R code: build the poststrat table and impute WTP
attribute_multiplier <- 10 # scaling factor applied to cost variable
df_poststrat <- read_csv("data/derived/PoststratCountsCanada.csv") |>
mutate(age_gender = paste0(age_group, "_", gender)) |>
summarise(
count = sum(count),
.by = c(province, age_gender, income_group, education_group)
) |>
mutate(bid = 0, vote_yes = 0)
# Replace spaces with dots to match brms's naming convention for group levels
df_poststrat <- df_poststrat |>
mutate(across(
c(age_gender, education_group, income_group, province),
~ str_replace_all(.x, " ", ".")
))
# --- Helper: extract fixed-effect draws for WTP attributes ---
get_fixed_draws <- function(fit) {
as_tibble(fixef(fit, summary = FALSE)) |>
mutate(.draw = row_number()) |>
pivot_longer(-.draw, names_to = "parameter", values_to = "fixed") |>
mutate(parameter = str_remove(parameter, "_Intercept")) |>
filter(!(parameter %in% c("bcost", "bprogram"))) # keep only WTP params
}
# --- Main function: compute cell-level WTP for every posterior draw (MRP) ---
get_mrp_wtp <- function(fit, df_fixed) {
# Extract random-effect draws for each grouping variable
extract_random <- function(fit, group_var, value_name) {
pattern <- paste0("^r_", group_var, "__")
as_draws_df(fit) |>
select(.draw, matches(pattern)) |>
pivot_longer(
-.draw,
names_to = c("parameter", group_var),
names_pattern = paste0("r_", group_var, "__(.+)\\[(.+),Intercept\\]"),
values_to = value_name
)
}
df_age <- extract_random(fit, "age_gender", "random_age_gender")
df_edu <- extract_random(fit, "education_group", "random_education_group")
df_inc <- extract_random(fit, "income_group", "random_income_group")
df_prov <- extract_random(fit, "province", "random_province")
# Cross every poststrat cell with every posterior draw, then join random effects
df_poststrat |>
cross_join(df_fixed) |>
left_join(df_age, by = c("age_gender", ".draw", "parameter")) |>
left_join(df_edu, by = c("education_group", ".draw", "parameter")) |>
left_join(df_inc, by = c("income_group", ".draw", "parameter")) |>
left_join(df_prov, by = c("province", ".draw", "parameter")) |>
mutate(
# KEY STEP: cell WTP = fixed intercept + all four random effects,
# then rescaled by the attribute multiplier
wtp = (fixed +
random_age_gender +
random_education_group +
random_income_group +
random_province) *
attribute_multiplier
) |>
select(-bid, -vote_yes, -starts_with("random"), -fixed)
}
# Run the MRP imputation
wtp_mrp <- get_mrp_wtp(fit_mrp, get_fixed_draws(fit_mrp)) |>
mutate(model = "mrp")The cross_join() creates one row for every (poststrat cell × posterior draw × attribute) combination.

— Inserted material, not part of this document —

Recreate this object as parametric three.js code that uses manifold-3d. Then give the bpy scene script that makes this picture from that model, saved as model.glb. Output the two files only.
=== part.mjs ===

The left_join() calls attach the appropriate random-effect draw for each cell. The mutate() block is the key step: it sums the fixed intercept and all four group-level random effects to get the cell-level WTP, then rescales by attribute_multiplier to undo the cost scaling applied during estimation.
Step 3 — Post-Stratification to Get Population WTP
The aggregation formula
Given cell-level WTP estimates \(\hat{WTP}_s\) and census counts \(N_s\), the population-weighted mean is:
\[ \hat{WTP}^{MRP} = \frac{\sum_{s=1}^{S} N_s \times \hat{WTP}_s}{\sum_{s=1}^{S} N_s} \tag{3}\]
We repeat this calculation for every posterior draw to obtain the full posterior distribution of the population-level estimate.
R code: aggregate to population mean
wtp_poststrat |>
summarise(
wtp_mean = weighted.mean(wtp, w = count),
.by = c(.draw, parameter)
) |>
summarise(
mean = mean(wtp_mean),
lb90 = quantile(wtp_mean, 0.05),
ub90 = quantile(wtp_mean, 0.95),
.by = parameter
)The first summarise() computes the census-weighted mean WTP within each posterior draw — one number per (draw × attribute) combination. The second summarise() summarises across draws to produce a posterior mean and 90% credible interval.
Subgroup estimates are obtained by filtering wtp_poststrat before aggregating. For example, WTP by education group:
wtp_poststrat |>
filter(model == "mrp") |>
summarise(
wtp_mean = weighted.mean(wtp, w = count),
.by = c(.draw, parameter, education_group) # add sub group here
) |>
summarise(
mean = mean(wtp_mean),
lb90 = quantile(wtp_mean, 0.05),
ub90 = quantile(wtp_mean, 0.95),
.by = c(parameter, income_group)
)This uses the same post-stratification logic but within each education group rather than across the full population — no additional modelling required.
Results
To contextualise the MRP estimates we also estimate two standard discrete choice models on the same data: a multinomial logit (MNL) with fixed effects only, and a random parameters logit (RPL) with individual-level random effects. The full code for these models is presented in the appendix. Figure 1 reproduces Figure 7 in Lloyd-Smith (2026) and compares population-level WTP for a 25% improvement in all SRD attributes across all three models. The MRP estimate is the census-weighted population mean; the MNL and RPL estimates are unweighted sample means. Slabs show the posterior distribution; point ranges show 66% and 95% credible intervals; labels show posterior means. Code to reproduce this figure is provided in the Appendix.
Summary
I hope this guide provides a clear, practical introduction to using MRP in choice models for stated preference research and beyond.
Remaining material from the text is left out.